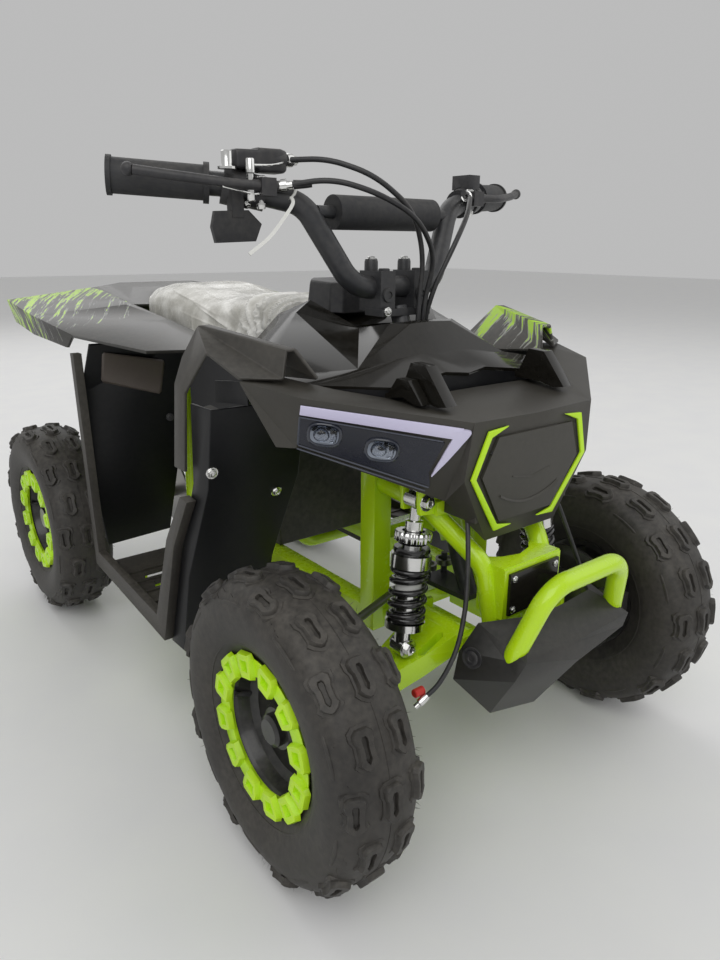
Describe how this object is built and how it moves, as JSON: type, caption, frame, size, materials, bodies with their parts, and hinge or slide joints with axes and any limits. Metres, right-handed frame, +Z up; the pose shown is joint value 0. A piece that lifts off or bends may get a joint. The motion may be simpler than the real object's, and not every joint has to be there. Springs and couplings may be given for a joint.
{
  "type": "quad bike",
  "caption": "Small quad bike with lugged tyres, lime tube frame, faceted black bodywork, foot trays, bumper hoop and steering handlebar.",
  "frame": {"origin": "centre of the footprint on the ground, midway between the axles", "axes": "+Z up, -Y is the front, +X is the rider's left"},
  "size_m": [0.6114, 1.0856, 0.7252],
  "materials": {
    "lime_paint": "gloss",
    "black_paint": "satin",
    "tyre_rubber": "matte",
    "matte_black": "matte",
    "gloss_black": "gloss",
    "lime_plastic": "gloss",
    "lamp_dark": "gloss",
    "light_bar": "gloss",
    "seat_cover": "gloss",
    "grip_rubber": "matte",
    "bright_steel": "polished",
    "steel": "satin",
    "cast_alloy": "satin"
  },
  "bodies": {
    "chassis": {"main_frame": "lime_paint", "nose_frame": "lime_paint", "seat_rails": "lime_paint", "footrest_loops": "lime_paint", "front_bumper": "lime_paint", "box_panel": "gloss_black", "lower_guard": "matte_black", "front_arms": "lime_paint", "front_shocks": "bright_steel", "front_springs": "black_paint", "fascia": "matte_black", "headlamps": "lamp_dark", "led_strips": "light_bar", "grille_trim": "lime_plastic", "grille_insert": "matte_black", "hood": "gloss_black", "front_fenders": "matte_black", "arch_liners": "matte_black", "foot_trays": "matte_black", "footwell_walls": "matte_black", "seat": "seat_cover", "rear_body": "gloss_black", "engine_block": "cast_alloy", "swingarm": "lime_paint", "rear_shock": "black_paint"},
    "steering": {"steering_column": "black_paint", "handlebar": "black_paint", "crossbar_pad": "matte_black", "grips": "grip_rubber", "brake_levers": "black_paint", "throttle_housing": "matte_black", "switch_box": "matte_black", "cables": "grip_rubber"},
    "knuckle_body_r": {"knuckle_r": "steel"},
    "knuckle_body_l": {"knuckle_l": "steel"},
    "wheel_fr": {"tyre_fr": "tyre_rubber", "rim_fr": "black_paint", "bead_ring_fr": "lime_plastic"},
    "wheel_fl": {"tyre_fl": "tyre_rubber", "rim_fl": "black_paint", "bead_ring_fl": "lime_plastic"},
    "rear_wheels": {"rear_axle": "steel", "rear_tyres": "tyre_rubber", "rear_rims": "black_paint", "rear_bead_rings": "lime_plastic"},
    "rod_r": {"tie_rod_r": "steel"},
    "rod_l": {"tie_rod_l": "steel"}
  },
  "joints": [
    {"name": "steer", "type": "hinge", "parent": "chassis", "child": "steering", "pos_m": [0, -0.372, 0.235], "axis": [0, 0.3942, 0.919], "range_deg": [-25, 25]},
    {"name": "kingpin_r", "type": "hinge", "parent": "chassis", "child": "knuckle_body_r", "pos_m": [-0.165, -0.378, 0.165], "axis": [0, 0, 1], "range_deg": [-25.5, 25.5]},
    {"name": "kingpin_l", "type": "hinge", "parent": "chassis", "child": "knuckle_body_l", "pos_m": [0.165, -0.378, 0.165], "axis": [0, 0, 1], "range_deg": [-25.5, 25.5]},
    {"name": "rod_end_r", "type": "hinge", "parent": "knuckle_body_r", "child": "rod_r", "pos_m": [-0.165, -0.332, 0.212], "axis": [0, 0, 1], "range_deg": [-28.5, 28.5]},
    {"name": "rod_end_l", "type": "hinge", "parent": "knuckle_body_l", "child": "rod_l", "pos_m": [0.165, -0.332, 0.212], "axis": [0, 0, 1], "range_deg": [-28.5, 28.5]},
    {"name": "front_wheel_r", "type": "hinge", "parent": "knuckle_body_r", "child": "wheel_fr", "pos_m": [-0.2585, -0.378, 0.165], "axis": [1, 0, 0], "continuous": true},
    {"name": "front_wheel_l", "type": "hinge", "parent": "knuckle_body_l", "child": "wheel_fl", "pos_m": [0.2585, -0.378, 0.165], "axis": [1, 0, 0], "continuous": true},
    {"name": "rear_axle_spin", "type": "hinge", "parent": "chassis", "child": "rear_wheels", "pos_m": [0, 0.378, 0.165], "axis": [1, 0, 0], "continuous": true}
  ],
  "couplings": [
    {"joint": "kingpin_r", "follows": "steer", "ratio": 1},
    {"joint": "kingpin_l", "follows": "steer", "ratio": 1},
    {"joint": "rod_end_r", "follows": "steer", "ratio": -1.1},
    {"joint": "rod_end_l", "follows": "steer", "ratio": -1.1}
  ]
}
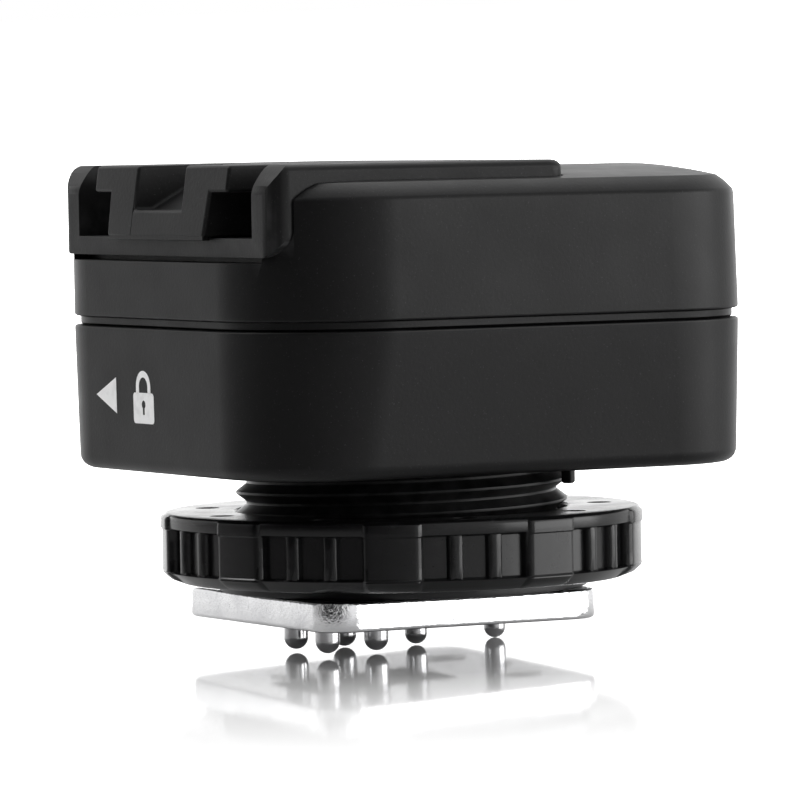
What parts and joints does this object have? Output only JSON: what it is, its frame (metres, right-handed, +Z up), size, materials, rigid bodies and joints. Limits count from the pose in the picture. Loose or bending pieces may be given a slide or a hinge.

※ ※ ※

## What this task involves
Reproduce every record above exactly as it appears.

## The result
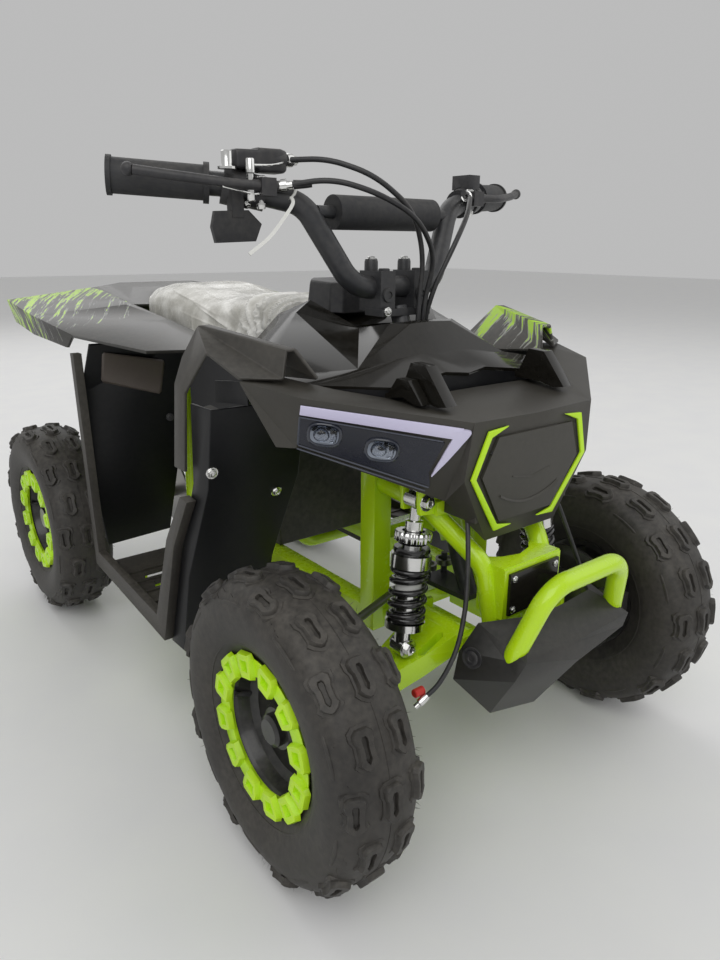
Describe how this object is built and how it moves, as JSON: type, caption, frame, size, materials, bodies with their parts, and hinge or slide joints with axes and any limits. Metres, right-handed frame, +Z up; the pose shown is joint value 0. A piece that lifts off or bends may get a joint. The motion may be simpler than the real object's, and not every joint has to be there. Springs and couplings may be given for a joint.
{
  "type": "quad bike",
  "caption": "Small quad bike with lugged tyres, lime tube frame, faceted black bodywork, foot trays, bumper hoop and steering handlebar.",
  "frame": {"origin": "centre of the footprint on the ground, midway between the axles", "axes": "+Z up, -Y is the front, +X is the rider's left"},
  "size_m": [0.6114, 1.0856, 0.7252],
  "materials": {
    "lime_paint": "gloss",
    "black_paint": "satin",
    "tyre_rubber": "matte",
    "matte_black": "matte",
    "gloss_black": "gloss",
    "lime_plastic": "gloss",
    "lamp_dark": "gloss",
    "light_bar": "gloss",
    "seat_cover": "gloss",
    "grip_rubber": "matte",
    "bright_steel": "polished",
    "steel": "satin",
    "cast_alloy": "satin"
  },
  "bodies": {
    "chassis": {"main_frame": "lime_paint", "nose_frame": "lime_paint", "seat_rails": "lime_paint", "footrest_loops": "lime_paint", "front_bumper": "lime_paint", "box_panel": "gloss_black", "lower_guard": "matte_black", "front_arms": "lime_paint", "front_shocks": "bright_steel", "front_springs": "black_paint", "fascia": "matte_black", "headlamps": "lamp_dark", "led_strips": "light_bar", "grille_trim": "lime_plastic", "grille_insert": "matte_black", "hood": "gloss_black", "front_fenders": "matte_black", "arch_liners": "matte_black", "foot_trays": "matte_black", "footwell_walls": "matte_black", "seat": "seat_cover", "rear_body": "gloss_black", "engine_block": "cast_alloy", "swingarm": "lime_paint", "rear_shock": "black_paint"},
    "steering": {"steering_column": "black_paint", "handlebar": "black_paint", "crossbar_pad": "matte_black", "grips": "grip_rubber", "brake_levers": "black_paint", "throttle_housing": "matte_black", "switch_box": "matte_black", "cables": "grip_rubber"},
    "knuckle_body_r": {"knuckle_r": "steel"},
    "knuckle_body_l": {"knuckle_l": "steel"},
    "wheel_fr": {"tyre_fr": "tyre_rubber", "rim_fr": "black_paint", "bead_ring_fr": "lime_plastic"},
    "wheel_fl": {"tyre_fl": "tyre_rubber", "rim_fl": "black_paint", "bead_ring_fl": "lime_plastic"},
    "rear_wheels": {"rear_axle": "steel", "rear_tyres": "tyre_rubber", "rear_rims": "black_paint", "rear_bead_rings": "lime_plastic"},
    "rod_r": {"tie_rod_r": "steel"},
    "rod_l": {"tie_rod_l": "steel"}
  },
  "joints": [
    {"name": "steer", "type": "hinge", "parent": "chassis", "child": "steering", "pos_m": [0, -0.372, 0.235], "axis": [0, 0.3942, 0.919], "range_deg": [-25, 25]},
    {"name": "kingpin_r", "type": "hinge", "parent": "chassis", "child": "knuckle_body_r", "pos_m": [-0.165, -0.378, 0.165], "axis": [0, 0, 1], "range_deg": [-25.5, 25.5]},
    {"name": "kingpin_l", "type": "hinge", "parent": "chassis", "child": "knuckle_body_l", "pos_m": [0.165, -0.378, 0.165], "axis": [0, 0, 1], "range_deg": [-25.5, 25.5]},
    {"name": "rod_end_r", "type": "hinge", "parent": "knuckle_body_r", "child": "rod_r", "pos_m": [-0.165, -0.332, 0.212], "axis": [0, 0, 1], "range_deg": [-28.5, 28.5]},
    {"name": "rod_end_l", "type": "hinge", "parent": "knuckle_body_l", "child": "rod_l", "pos_m": [0.165, -0.332, 0.212], "axis": [0, 0, 1], "range_deg": [-28.5, 28.5]},
    {"name": "front_wheel_r", "type": "hinge", "parent": "knuckle_body_r", "child": "wheel_fr", "pos_m": [-0.2585, -0.378, 0.165], "axis": [1, 0, 0], "continuous": true},
    {"name": "front_wheel_l", "type": "hinge", "parent": "knuckle_body_l", "child": "wheel_fl", "pos_m": [0.2585, -0.378, 0.165], "axis": [1, 0, 0], "continuous": true},
    {"name": "rear_axle_spin", "type": "hinge", "parent": "chassis", "child": "rear_wheels", "pos_m": [0, 0.378, 0.165], "axis": [1, 0, 0], "continuous": true}
  ],
  "couplings": [
    {"joint": "kingpin_r", "follows": "steer", "ratio": 1},
    {"joint": "kingpin_l", "follows": "steer", "ratio": 1},
    {"joint": "rod_end_r", "follows": "steer", "ratio": -1.1},
    {"joint": "rod_end_l", "follows": "steer", "ratio": -1.1}
  ]
}
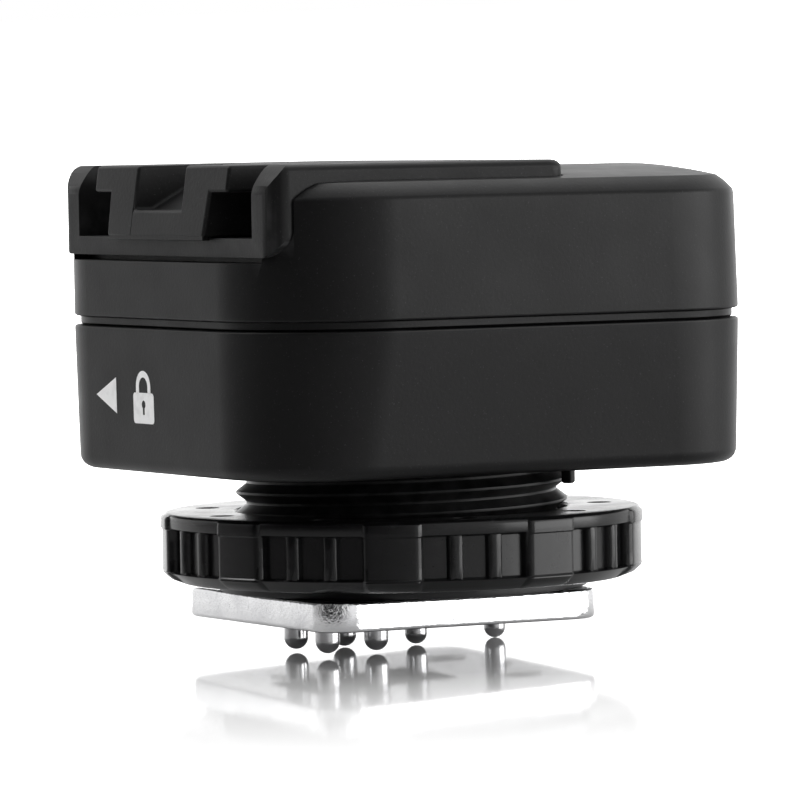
What parts and joints does this object have? Output only JSON: what it is, its frame (metres, right-handed, +Z up), size, materials, rigid bodies and joints. Limits count from the pose in the picture. Loose or bending pieces may be given a slide or a hinge.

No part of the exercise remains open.